• Exercise materials
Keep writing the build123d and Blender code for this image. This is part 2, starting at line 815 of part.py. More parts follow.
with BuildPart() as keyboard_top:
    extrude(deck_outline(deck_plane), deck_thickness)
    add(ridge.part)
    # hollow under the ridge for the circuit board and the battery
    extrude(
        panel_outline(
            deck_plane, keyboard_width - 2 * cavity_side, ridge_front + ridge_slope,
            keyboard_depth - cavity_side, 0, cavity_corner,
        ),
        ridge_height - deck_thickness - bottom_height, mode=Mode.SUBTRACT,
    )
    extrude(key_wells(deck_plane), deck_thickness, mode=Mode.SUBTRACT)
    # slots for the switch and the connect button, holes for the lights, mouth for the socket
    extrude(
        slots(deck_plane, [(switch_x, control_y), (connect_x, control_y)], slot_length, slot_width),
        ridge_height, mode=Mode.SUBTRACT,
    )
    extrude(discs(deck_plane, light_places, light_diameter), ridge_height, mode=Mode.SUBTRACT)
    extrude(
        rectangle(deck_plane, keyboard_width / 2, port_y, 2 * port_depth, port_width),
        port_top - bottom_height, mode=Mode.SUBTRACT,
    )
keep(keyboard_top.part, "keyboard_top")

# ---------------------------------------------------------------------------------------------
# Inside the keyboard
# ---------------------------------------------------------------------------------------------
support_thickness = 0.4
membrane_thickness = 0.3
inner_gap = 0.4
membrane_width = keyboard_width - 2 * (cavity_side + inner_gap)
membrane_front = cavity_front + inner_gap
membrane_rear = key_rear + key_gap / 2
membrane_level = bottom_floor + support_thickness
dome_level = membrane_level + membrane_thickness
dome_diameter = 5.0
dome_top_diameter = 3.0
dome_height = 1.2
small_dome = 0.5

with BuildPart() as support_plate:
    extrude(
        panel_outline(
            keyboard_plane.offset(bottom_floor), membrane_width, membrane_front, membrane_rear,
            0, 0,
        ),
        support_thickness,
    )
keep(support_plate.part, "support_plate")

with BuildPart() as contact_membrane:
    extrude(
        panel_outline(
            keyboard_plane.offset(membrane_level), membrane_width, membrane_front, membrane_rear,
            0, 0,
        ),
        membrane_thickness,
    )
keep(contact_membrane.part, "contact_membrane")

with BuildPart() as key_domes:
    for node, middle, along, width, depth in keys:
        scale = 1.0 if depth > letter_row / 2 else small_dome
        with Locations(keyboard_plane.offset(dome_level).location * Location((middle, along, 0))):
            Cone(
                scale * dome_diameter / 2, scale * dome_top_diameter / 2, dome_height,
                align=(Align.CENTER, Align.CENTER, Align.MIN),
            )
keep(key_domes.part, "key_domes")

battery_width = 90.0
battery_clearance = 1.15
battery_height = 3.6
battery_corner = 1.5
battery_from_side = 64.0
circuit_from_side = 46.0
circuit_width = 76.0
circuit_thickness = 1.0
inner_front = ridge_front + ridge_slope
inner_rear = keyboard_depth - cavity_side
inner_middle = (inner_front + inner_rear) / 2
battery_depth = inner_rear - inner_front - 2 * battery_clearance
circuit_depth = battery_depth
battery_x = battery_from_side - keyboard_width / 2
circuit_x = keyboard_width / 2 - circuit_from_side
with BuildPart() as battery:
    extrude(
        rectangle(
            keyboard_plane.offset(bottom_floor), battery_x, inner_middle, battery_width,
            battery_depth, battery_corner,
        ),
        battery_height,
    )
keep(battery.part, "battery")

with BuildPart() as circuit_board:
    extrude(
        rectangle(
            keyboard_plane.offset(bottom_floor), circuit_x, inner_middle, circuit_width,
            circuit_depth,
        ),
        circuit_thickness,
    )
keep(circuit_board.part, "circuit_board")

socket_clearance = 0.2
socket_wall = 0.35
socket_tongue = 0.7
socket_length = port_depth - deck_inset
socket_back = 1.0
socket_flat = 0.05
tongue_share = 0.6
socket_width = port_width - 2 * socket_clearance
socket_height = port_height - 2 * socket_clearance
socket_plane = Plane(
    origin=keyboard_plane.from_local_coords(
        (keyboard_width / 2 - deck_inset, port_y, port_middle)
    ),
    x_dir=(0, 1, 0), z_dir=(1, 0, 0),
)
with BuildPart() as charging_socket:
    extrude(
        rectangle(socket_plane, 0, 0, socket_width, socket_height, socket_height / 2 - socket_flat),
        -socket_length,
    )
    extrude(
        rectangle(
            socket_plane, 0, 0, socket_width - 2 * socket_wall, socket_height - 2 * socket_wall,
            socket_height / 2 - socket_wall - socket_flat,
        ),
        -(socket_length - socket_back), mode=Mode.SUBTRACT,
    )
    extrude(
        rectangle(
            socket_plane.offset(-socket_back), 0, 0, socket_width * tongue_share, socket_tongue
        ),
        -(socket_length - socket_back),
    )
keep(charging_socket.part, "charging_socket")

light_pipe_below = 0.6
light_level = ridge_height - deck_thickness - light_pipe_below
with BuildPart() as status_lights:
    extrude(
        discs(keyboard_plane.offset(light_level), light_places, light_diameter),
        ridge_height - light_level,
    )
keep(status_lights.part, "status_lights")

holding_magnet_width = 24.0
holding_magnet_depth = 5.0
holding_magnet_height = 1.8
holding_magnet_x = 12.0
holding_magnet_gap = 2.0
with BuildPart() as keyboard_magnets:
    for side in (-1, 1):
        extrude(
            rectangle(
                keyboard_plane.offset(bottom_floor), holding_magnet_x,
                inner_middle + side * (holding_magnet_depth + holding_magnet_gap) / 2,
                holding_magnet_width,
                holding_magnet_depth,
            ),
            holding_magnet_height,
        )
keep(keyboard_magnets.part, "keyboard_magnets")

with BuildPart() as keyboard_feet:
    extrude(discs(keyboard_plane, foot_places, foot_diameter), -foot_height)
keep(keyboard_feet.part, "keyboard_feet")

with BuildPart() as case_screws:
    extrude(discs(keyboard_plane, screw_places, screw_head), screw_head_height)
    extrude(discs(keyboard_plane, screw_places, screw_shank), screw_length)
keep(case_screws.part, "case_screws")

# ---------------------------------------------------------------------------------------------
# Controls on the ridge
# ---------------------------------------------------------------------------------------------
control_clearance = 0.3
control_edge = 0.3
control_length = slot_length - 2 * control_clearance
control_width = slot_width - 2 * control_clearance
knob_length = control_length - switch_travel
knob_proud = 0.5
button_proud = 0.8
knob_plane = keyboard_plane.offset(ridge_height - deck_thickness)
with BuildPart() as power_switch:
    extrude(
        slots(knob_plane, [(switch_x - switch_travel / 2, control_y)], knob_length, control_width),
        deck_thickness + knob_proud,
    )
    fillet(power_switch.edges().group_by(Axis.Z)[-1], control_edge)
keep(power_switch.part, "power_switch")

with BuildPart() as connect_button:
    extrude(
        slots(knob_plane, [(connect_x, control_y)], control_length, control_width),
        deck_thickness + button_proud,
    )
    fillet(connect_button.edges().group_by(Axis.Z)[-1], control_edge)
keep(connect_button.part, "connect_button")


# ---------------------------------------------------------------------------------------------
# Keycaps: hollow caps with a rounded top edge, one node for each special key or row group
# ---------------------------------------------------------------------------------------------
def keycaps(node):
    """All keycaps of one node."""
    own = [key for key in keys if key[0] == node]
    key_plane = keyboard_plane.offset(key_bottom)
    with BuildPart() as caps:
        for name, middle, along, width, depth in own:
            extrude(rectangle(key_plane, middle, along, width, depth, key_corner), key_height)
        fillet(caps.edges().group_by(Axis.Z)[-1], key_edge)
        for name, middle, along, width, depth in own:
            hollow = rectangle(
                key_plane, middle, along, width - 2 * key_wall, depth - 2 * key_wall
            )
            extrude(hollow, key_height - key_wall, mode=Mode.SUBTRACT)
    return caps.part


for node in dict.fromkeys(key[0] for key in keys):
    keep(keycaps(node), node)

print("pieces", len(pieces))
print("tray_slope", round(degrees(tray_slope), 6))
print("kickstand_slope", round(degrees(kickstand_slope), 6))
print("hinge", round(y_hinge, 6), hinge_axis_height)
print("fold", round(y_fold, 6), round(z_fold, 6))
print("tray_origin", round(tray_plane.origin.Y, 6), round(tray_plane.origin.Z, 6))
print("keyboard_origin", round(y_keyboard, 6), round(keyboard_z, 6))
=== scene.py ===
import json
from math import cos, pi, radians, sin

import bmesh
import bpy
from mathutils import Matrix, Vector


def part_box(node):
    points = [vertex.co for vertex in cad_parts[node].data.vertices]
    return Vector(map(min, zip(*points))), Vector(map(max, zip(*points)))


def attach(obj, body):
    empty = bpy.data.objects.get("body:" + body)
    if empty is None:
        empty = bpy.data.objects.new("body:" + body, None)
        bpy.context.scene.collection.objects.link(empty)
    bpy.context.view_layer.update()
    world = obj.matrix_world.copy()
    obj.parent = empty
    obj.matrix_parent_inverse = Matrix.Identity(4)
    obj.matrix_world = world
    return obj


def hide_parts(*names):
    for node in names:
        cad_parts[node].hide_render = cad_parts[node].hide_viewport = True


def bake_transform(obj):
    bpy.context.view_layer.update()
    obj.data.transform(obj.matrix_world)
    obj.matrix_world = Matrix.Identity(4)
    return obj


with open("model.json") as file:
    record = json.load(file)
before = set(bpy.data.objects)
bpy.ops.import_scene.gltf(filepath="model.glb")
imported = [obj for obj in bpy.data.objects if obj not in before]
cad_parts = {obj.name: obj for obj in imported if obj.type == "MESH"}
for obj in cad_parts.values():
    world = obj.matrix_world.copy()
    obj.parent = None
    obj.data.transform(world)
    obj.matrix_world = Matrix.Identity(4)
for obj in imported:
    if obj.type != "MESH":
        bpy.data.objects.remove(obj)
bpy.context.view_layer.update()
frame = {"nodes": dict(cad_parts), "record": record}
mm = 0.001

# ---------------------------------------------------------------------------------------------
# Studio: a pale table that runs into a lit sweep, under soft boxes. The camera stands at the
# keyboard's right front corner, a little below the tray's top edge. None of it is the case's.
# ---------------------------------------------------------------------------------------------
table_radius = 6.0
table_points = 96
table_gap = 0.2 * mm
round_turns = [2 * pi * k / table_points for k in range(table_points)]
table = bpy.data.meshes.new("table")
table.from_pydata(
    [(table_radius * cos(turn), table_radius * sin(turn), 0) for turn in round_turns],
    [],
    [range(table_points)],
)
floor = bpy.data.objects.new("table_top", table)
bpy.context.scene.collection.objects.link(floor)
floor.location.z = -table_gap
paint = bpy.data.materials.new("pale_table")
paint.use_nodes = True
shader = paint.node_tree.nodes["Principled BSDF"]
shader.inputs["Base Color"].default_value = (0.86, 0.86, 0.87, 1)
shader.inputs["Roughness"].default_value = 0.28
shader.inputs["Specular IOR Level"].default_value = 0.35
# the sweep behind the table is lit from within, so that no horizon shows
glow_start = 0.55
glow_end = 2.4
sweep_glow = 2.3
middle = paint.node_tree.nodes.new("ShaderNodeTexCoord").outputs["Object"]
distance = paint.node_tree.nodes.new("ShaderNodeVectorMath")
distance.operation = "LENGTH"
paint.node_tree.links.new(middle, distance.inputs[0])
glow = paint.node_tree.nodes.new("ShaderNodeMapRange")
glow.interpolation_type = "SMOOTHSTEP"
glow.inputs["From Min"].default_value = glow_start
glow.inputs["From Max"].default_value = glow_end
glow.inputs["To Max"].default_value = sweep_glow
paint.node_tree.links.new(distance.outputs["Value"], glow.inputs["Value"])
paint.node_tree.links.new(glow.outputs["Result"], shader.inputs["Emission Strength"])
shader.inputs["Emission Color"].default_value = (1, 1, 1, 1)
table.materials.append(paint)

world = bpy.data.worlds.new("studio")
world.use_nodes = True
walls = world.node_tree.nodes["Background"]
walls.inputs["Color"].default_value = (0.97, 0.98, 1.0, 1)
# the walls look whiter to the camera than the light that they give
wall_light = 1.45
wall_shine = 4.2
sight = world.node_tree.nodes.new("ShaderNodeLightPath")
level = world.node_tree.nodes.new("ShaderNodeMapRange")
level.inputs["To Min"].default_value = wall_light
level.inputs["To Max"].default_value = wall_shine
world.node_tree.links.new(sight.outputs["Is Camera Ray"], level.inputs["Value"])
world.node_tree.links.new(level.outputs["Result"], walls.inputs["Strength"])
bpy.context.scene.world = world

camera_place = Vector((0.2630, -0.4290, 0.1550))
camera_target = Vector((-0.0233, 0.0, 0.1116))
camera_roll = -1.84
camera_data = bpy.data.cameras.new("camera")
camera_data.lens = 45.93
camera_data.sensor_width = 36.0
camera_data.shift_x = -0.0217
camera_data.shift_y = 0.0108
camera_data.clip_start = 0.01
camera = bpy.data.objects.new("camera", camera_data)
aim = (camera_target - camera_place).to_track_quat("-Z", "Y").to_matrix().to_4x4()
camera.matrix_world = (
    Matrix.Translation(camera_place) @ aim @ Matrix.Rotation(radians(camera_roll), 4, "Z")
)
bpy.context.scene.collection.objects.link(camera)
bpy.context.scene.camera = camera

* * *

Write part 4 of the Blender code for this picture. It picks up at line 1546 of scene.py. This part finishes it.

• Requirement
Write out exactly the lines from the one with "for node in dict.fromkeys(key[0]" through the one with "record = json.load(file)", including both, and no others.

• The answer
for node in dict.fromkeys(key[0] for key in keys):
    keep(keycaps(node), node)

print("pieces", len(pieces))
print("tray_slope", round(degrees(tray_slope), 6))
print("kickstand_slope", round(degrees(kickstand_slope), 6))
print("hinge", round(y_hinge, 6), hinge_axis_height)
print("fold", round(y_fold, 6), round(z_fold, 6))
print("tray_origin", round(tray_plane.origin.Y, 6), round(tray_plane.origin.Z, 6))
print("keyboard_origin", round(y_keyboard, 6), round(keyboard_z, 6))
=== scene.py ===
import json
from math import cos, pi, radians, sin

import bmesh
import bpy
from mathutils import Matrix, Vector


def part_box(node):
    points = [vertex.co for vertex in cad_parts[node].data.vertices]
    return Vector(map(min, zip(*points))), Vector(map(max, zip(*points)))


def attach(obj, body):
    empty = bpy.data.objects.get("body:" + body)
    if empty is None:
        empty = bpy.data.objects.new("body:" + body, None)
        bpy.context.scene.collection.objects.link(empty)
    bpy.context.view_layer.update()
    world = obj.matrix_world.copy()
    obj.parent = empty
    obj.matrix_parent_inverse = Matrix.Identity(4)
    obj.matrix_world = world
    return obj


def hide_parts(*names):
    for node in names:
        cad_parts[node].hide_render = cad_parts[node].hide_viewport = True


def bake_transform(obj):
    bpy.context.view_layer.update()
    obj.data.transform(obj.matrix_world)
    obj.matrix_world = Matrix.Identity(4)
    return obj


with open("model.json") as file:
    record = json.load(file)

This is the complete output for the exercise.